The ultimate goal of all of this research and work is to get voice recognition on a device such as a phone or a car’s command system to work successfully more frequently. “We want to cross that usability threshold in noisier environments,” Noah says, such as a car on the highway with sounds from the road and the air conditioner and even other passengers interfering. Lyric Lab’s goal has always been to clean up the signal (they do not make speech recognition software themselves). Their initial project was to improve speech intelligibility in hearing aids, but they had to set that aside after realizing that there isn’t currently enough space within the devices physically to make significant improvements in how they work. “Hearing aids are an extremely resource-constrained environment already,” Noah says.
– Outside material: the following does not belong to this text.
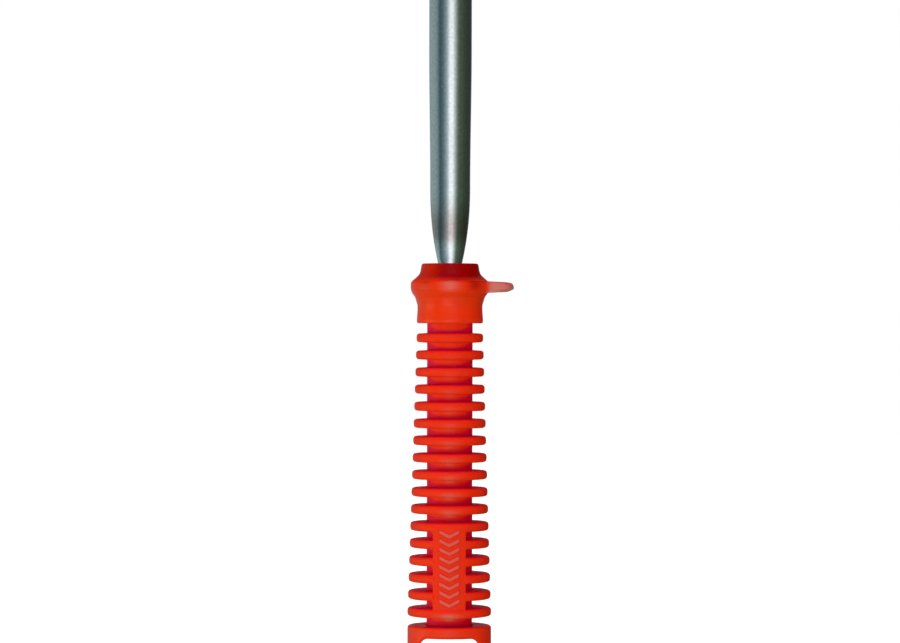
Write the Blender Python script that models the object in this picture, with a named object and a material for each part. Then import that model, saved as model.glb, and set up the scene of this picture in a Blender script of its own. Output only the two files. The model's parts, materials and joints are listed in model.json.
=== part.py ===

The difficulties are not just due to the constrained environment though. “It’s not at all obvious even what function you would want to optimize if you had some sort of magic routine that could do it, because capturing this, [that is] how good does this audio signal sound in terms of it sounding like clean, undistorted speech, that’s an extremely subjective thing, and coming up with a really rough surrogate for how to measure that is really hard.” There are times when a human can distinguish between audio files but a metric can’t, and others when the opposite is true. As Noah points out, much of optimization theory “goes out the window when you can’t formulate your problem in a way that captures the stuff that you really care about.”
To relax away from work, Noah moves from hobby to hobby, with current interests including yoga and European-style board and card games. He also enjoys travel, saying, “I will travel to tropical locations and read math books there.” That joke has a kernel of truth, however. For a man who loves theory, a return to pure math is enjoyable and a complement to the more applied work he does each day. The ability to move back and forth between the theoretical and the applied aspects of math, to see the multiple approaches to a problem, is crucial to Noah’s work, and one of the most important things he learned at LIDS.